The video verite foundation for “Heroes” was laid more than a year ago, when executive producer and director Don Ohlmeyer pitched “instant movies” to ABC. By videotaping a hot, topical subject in the news and rushing out a script, he theorized, a producer could turn around a TV movie-of-the-week in one-third the time required to shoot that same movie on film.

“Audiences want to see stories, and they want to see them quickly,” ABC’s Sabinson said. “The question in Don’s mind was: Are there stories we could do in a quick two-minute offense drill? But to do another true-life crime piece just to get it out quickly, I didn’t see the sense in that.”

Then the Persian Gulf War started. “As the war unfolded, it certainly occurred to us that this might be the subject to lend itself to a quick movie,” Sabinson said. “But we wanted to see where the war was going, what the outcome was going to be. Once we saw it was tremendously successful and there was going to be an American and Allied victory, we felt this war was the right subject.”

Sabinson called Ohlmeyer in April after the ground offensive ended. The first decision was to make a movie about the warriors, not the war.

“I think it would have been a problem to try and do a movie of the definitive document of the Persian Gulf War from this perspective of time,” Ohlmeyer said. “It’s going to be years before people can take a step back and say, did we do the right thing? Did we go too far?

“To the media, the war became a Nintendo war where people were just pushing buttons. But what about the Marines down there, who the night before the war fully expected to lose half the people in their battalion? They didn’t know before they went in that there would be only sporadic pockets of resistance and the whole thing would be over in a few days. What went through their minds? How did they feel facing the fourth largest army in the world? That’s what got lost for me in the coverage of the war.”

Advertisement

To write the script, Ohlmeyer selected Chetwynd, an activist for Vietnam veterans whose TV work includes “To Heal a Nation,” about the movement to build the Vietnam Veterans Memorial in Washington. Chetwynd conducted three weeks of interviews with Desert Storm veterans to find compelling personal stories.

“The same problems existed in the public perception of the Persian Gulf War that existed for those who fought in Vietnam,” observed Chetwynd, who interviewed about 500 Vietnam POWs over 10 years for his 1987 feature film “The Hanoi Hilton.” “It didn’t matter if you vilified the troops, as in Vietnam, or lionized them, as in Desert Storm. In both events, you were able to avoid humanizing them. Desert Storm was a tremendous human tragedy. But it seemed so sanitary.”

Chetwynd, Ohlmeyer and ABC concurred that they would make an apolitical docudrama about the individual exploits and sacrifices of people, and avoid policy issues at all costs. “If this movie suddenly becomes an instrument that supports people going to war, or whips up a pro-war sentiment, then we failed,” Chetwynd said. “Because that’s not what we tried to do.”

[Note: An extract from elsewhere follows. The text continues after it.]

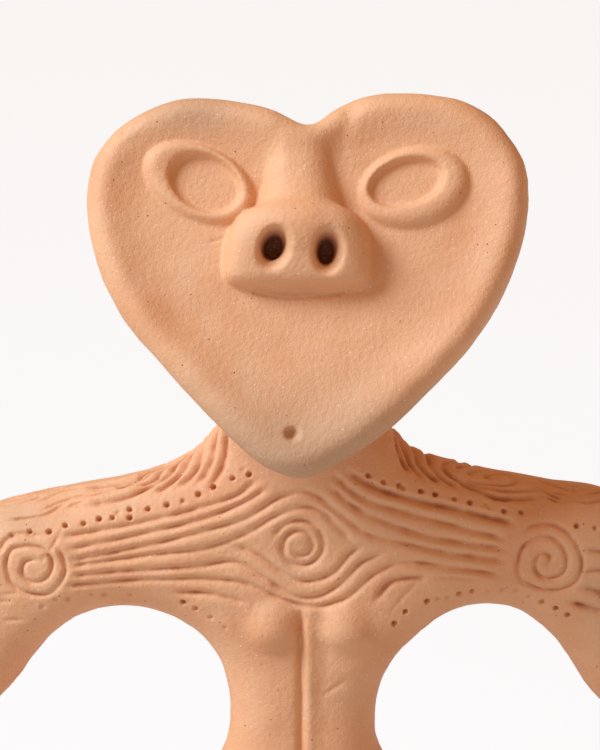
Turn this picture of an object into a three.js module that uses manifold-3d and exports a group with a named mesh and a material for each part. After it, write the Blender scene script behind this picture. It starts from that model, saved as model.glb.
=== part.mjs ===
// A heart-shaped dogu: a hollow-cheeked heart face on a flat, bow-legged clay figure.
// Millimetres, +Z up, soles on z = 0, the face towards -Y.
import * as THREE from 'three';
import Module from 'manifold-3d';

// Height from the soles to the top of the heart. The outlines below are drawn in units of their
// own, close to millimetres, and are scaled to this height.
const HEIGHT = 305;

// The modeller's tools: lines are cut with a pointed spatula, pits with a split reed.
const GROOVE_WIDTH = 1.5;
const GROOVE_DEPTH = 0.9;
const DEEP_GROOVE = 1.35;
const PIT_DIAMETER = 1.9;
const PIT_DEPTH = 1.3;
const MOUTH_DIAMETER = 4.8;
const MOUTH_DEPTH = 2.8;
const NOSTRIL_DEPTH = 7;

// The carving is laid out on a sheet tipped back by this angle and pressed straight on the clay.
const SHEET_TILT = 12;

// The face leans back by this angle about its chin.
const FACE_TILT = 20;
const CHIN = [0, -48, 209.5];
const HEART_CENTRE = [0, 54];
const FACE_THICKNESS = 15;
const RIM_WIDTH = 5.5;
const RIM_ROUND = 4.2;
const DISH_DEPTH = 4.4;
const DISH_SLOPE = 12;

// How finely round forms are cut into flats.
const BODY_FLATS = 16;
const ARM_FLATS = 20;
const LEG_FLATS = 20;
const FACE_FLATS = 44;
const COIL_FLATS = 16;
const SPIRAL_FLATS = 8;
const GROOVE_STEP = 7.2;

// The heart's edge in the plane of the face, across and up from the chin.
const HEART = [
  [1.6, 95.8], [8.5, 99.8], [17.7, 103.4], [32, 104.2], [44, 102], [52.2, 96.8], [59.6, 85.4],
  [60.8, 71.8], [56, 54], [47.6, 38.6], [36.4, 25.8], [22, 12], [10.4, 4], [0, 0],
  [-8.5, 2.2], [-20.4, 11.6], [-33.4, 25.2], [-45.8, 39.8], [-53.2, 52.6], [-58.3, 70.8],
  [-56.3, 86.2], [-47.6, 96.5], [-34.8, 102.2], [-21, 102.6], [-8.5, 99.8],
];

// Eye coils: centre, half sizes of the coil's middle line, turn, and how thick the clay is.
const EYES = [
  { centre: [-27.2, 78.9], across: 13.2, up: 8.9, turn: -30, thick: 2.4, swell: 1.1, swellAt: 150 },
  { centre: [29.2, 77.4], across: 13.0, up: 8.4, turn: 15, thick: 2.4, swell: 0.8, swellAt: 0 },
];
const EYE_RISE = 3.6;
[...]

The mere mention of a “Desert Storm” movie, so close on the heels of the real thing, seems to generate strong reactions. Actor Kris Kamm, who portrays a Silver Star recipient, found himself in several major arguments. “With one woman, it was really heated,” the 27-year-old actor recalled.

“She said, ‘You’re a warmonger! You’re making propaganda! You’re pro-military! You make me sick!’ And it was really awkward, because this woman had been a friend of mine for two years. How do you defend yourself against that? I read the script and accepted the role. I thought it had some nice things to say about the people who fought.”

Desert Storm veterans contacted for this story did not appear troubled by the movie; some even embraced it as an affirmation of their effort.

Advertisement

“I think a lot of people are excited, and want to see how the movie is going to portray what really happened, like they did in Vietnam, and how close they’ll come,” said Lorraine Barclift, 24, of Amarillo, Tex.

But Barclift, whose husband had to quit his truck-driving job to take care of the couple’s 18-month-old son when she was called to the Persian Gulf, refused to allow her story to become part of the docudrama when she was approached. She never sent her consent form back to the producers.

“Basically, the way it was worded was not good for me,” she explained. “Anything I said could be changed for the movie. I did not want the Army coming back to me if they got it wrong.”

And in the grand style of Hollywood, some events do appear to have been punched up a bit. In one true-life incident, after Navy F-14 pilot Devon Jones went down 186 miles into Iraqi territory, para-rescue specialist Ben Pennington’s 41st Air Rescue squadron scoured the desert for seven hours before locating Jones just as an enemy truck was bearing down on him.

“They had this guy (who played Jones) all bloodied to death, like he was in major trauma. But Jones had done real well for himself in terms of survival skills,” Pennington said from Cocoa Beach, Fla. In the script, Pennington’s character hoists Jones like a sack of potatoes and carries him back to the helicopter.

“I didn’t carry him,” Pennington said. “I grabbed him by the back of the collar and ran with him. I didn’t have to pick him up. So here they’re going to make me look like this big hero who throws this helpless guy over his shoulders and runs with him, and that’s not what happened. When I first heard that, I was, like, you’ve got to be kidding.”

Advertisement

Jonathan Alston, 27, hopes the glorified elements of “Heroes” don’t turn Desert Storm into something it was not. Alston, a specialist for the Army, was awarded a Silver Star for volunteering to cross a mine field. After taking metal fragments in his leg when he hit a trip wire and getting caught in enemy fire, he went on to kill several snipers and destroy a dozen enemy bunkers.

“I’m for the movie in some ways and in other ways--I’m not against it--I just don’t want people to get the wrong idea,” Alston said from his home in Killeen, Tex. “I hope parents sit down with their children if they watch this and let them know we did something because we had to do it. I don’t want children to think that war and killing somebody, taking somebody’s life, is good. Because it’s not. That’s the problem when TV portrays a war.”